You know, there's a lot of things in that article that pluck at the heart strings. Failed SAT tests, personality conflicts with teammates, a young man trying desperately to find his way in a cutthroat world...
But, then again, the minimum salary for a player joining the league in the 2009-2010 season? $457,588. The average starting wage for a surgeon in the US? $300,000. High school teacher? $50,000. Someone with only a high school diploma like Mr. Jennings? $27,000.
Yeah, I'm not going to be losing any sleep for him.
#4: Despite Majority, Obama to Be tested
Putting aside the fact that my Firefox suddenly doesn't know how to spell "Obama" and that it suggests "Obediah" as an acceptable substitute, I'd like to nominate that article for the Wishful Thinking Watermark award for the week. Did you ever notice that whenever the media talks about Democratic Party unity they use words like "divided" and "contentious?" Have you ever stopped to consider the various factions of the Republican Party?
"Small government" conservatives
States' rights conservatives
Theocons
NeoCons
Big business conservatives
I'm sure I'm missing a bunch, but the point seems clear, especially since there's a buttload of sub-factions as well. The Bush Administration was actually plagued with disagreements and feuds, we just never saw most of it because they developed a highly effective media machine. Well, I guess a willingness to sell your soul for wealth and power helped too, but that's a rant for another day.
#3: It Came from Wasilla
Okay, so Sarah Palin is supposed to be Mitt Romney meets Newt Gingrich... in heels. Now there's a mental image no amount of alcohol will ever erase. I know that she's our bogeyman, but I can't help but feel that we're doing ourselves a disservice by making her relevant. John McCain chose her because she has breasts, but the demographic she really brings would be delivered equally well by someone else, say Mike Huckabee. We have more than ample ammunition to make her look foolish on any number of topics should she suddenly gain traction in a national election, so this could easily be the time to start saying, "Sarah who?"
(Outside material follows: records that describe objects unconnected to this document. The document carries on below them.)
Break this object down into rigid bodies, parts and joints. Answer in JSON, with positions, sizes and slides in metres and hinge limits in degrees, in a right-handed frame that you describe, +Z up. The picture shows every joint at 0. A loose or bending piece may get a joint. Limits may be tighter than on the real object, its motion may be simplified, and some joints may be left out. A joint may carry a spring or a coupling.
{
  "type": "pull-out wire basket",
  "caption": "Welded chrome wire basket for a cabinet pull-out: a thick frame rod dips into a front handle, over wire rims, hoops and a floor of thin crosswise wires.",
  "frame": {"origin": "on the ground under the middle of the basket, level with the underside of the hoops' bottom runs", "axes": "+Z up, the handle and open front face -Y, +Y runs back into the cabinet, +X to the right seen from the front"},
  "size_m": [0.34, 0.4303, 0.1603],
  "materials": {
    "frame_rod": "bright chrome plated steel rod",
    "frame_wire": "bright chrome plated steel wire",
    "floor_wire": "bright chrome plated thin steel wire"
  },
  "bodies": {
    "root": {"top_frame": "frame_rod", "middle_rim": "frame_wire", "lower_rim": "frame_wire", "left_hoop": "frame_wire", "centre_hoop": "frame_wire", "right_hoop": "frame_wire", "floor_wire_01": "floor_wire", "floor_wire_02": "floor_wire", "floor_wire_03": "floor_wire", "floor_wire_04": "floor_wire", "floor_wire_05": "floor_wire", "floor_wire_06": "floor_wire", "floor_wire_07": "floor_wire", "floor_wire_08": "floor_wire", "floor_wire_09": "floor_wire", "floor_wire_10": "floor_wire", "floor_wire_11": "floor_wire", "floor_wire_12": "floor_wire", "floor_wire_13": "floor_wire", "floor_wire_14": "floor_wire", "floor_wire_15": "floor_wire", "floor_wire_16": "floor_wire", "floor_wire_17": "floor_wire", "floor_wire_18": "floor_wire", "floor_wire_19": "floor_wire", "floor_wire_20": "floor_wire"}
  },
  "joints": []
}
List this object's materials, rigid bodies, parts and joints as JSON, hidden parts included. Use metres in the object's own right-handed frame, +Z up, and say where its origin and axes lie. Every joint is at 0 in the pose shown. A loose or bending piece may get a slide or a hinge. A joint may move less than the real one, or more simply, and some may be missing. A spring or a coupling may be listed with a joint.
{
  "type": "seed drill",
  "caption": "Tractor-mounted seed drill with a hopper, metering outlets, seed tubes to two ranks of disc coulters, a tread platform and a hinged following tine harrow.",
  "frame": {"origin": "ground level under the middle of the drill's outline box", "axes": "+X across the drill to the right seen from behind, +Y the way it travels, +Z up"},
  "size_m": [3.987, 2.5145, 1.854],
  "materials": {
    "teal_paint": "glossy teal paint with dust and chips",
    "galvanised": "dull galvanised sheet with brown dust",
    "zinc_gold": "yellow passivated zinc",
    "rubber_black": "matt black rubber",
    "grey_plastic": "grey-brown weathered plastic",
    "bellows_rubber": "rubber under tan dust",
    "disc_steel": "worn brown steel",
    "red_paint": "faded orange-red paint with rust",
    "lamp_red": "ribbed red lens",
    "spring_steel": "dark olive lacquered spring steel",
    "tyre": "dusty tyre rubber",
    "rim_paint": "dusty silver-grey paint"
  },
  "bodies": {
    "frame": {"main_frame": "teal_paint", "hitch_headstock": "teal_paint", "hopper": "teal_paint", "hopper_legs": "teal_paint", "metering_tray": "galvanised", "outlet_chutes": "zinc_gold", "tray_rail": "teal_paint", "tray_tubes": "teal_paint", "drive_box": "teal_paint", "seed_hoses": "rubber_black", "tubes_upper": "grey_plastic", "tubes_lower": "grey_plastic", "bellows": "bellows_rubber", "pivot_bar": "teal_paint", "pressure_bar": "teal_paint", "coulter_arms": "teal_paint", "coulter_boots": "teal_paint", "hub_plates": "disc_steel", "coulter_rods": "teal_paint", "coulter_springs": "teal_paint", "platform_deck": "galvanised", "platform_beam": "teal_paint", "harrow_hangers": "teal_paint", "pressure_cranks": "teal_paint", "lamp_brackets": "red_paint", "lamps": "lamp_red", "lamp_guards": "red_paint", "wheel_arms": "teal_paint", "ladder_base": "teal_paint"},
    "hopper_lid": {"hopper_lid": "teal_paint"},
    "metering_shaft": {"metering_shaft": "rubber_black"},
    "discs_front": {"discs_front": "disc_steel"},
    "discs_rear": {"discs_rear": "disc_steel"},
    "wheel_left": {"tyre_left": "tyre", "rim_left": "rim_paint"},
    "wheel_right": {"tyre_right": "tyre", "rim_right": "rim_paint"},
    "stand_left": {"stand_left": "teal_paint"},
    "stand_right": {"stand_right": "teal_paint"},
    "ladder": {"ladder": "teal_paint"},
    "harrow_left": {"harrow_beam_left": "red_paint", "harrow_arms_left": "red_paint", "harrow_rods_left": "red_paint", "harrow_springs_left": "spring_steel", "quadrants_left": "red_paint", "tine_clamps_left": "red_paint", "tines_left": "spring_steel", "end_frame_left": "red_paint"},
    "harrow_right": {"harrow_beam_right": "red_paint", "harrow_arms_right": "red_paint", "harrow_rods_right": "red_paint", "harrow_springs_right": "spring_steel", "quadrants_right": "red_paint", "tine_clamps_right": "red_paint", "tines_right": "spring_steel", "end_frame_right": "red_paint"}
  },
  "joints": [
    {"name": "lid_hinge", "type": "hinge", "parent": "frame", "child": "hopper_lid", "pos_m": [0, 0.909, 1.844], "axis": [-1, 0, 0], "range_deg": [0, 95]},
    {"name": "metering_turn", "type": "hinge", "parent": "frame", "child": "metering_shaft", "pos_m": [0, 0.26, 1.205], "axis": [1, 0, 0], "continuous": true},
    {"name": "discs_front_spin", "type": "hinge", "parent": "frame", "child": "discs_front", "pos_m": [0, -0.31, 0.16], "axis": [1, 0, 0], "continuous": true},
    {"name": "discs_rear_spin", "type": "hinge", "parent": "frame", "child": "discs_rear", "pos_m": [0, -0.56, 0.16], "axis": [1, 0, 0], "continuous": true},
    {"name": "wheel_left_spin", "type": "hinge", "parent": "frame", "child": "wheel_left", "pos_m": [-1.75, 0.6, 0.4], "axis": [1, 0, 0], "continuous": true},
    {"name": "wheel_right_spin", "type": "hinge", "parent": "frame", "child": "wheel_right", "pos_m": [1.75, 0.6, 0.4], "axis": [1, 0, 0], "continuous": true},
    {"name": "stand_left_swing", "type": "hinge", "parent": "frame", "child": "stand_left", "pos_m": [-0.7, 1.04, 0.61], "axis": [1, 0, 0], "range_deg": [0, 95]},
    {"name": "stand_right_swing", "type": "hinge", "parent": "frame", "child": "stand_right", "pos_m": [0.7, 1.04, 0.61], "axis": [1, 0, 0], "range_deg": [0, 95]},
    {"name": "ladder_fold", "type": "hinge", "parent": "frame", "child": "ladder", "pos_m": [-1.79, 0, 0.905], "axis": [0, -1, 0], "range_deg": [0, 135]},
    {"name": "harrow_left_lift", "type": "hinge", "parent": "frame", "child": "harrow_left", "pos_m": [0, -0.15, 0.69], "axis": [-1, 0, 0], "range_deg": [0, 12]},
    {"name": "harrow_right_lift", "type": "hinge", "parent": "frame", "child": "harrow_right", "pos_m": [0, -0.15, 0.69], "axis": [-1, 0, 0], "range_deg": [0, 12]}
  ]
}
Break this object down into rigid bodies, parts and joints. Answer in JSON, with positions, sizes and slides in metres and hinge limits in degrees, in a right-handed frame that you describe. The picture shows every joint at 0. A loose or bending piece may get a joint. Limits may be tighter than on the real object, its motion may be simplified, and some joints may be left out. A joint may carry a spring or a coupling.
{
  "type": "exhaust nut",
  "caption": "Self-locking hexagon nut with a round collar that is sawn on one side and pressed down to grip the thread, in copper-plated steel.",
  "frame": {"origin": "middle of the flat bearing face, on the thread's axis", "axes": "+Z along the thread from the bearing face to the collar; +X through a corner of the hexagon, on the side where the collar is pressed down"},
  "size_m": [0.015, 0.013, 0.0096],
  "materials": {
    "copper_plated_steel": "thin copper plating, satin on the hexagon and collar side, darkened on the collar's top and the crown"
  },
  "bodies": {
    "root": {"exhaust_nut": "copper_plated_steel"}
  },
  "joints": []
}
#2: Housing in Peril as Obama Fails to Get Breakthrough
Okay, so maybe that Wishful Thinking award was a bit premature. My high school English teacher used to tell us to read the message, not the words. Parsed out, that article reads as, "things are in the shitter, they've been in the shitter, they're going to be in the shitter. Oh, and Obama doesn't have any magic pixie dust to make it all better. Vote Republican in 2010."
The money quote?
Four months after President Barack Obama pledged $275 billion to shore up home sales, the engine that powered every U.S. recovery since 1960 is stalled.
In other news, four months after I started "juggling Brazil nuts" my man-unit is not significantly larger, putting a serious crimp in my plans to become America's Top Porn Star. (No, "juggling Brazil nuts" isn't a euphemism for anything, it just sounded funny.)
**drum roll**
#1: Spitzer: I'm no Mark Sanford
Maybe I'm old-fashioned, but I couldn't give less of a rat's ass about where my elected officials stick their penises (or vaginas, to not be sexist). Policy is always more important than someone's private life. I don't care if my doctor is shtupping the pool boy, a fresh avocado or that cute coed he's "tutoring." At the end of the day, all I care is that he's doing his job. Everything else is trivial.
The truth is that we always lose when we cross the line from policy debate into identity politics. Always. We lose because our message disappears in the white noise of the MSM. We lose because we stop talking about the things that are really important. We lose because we become them.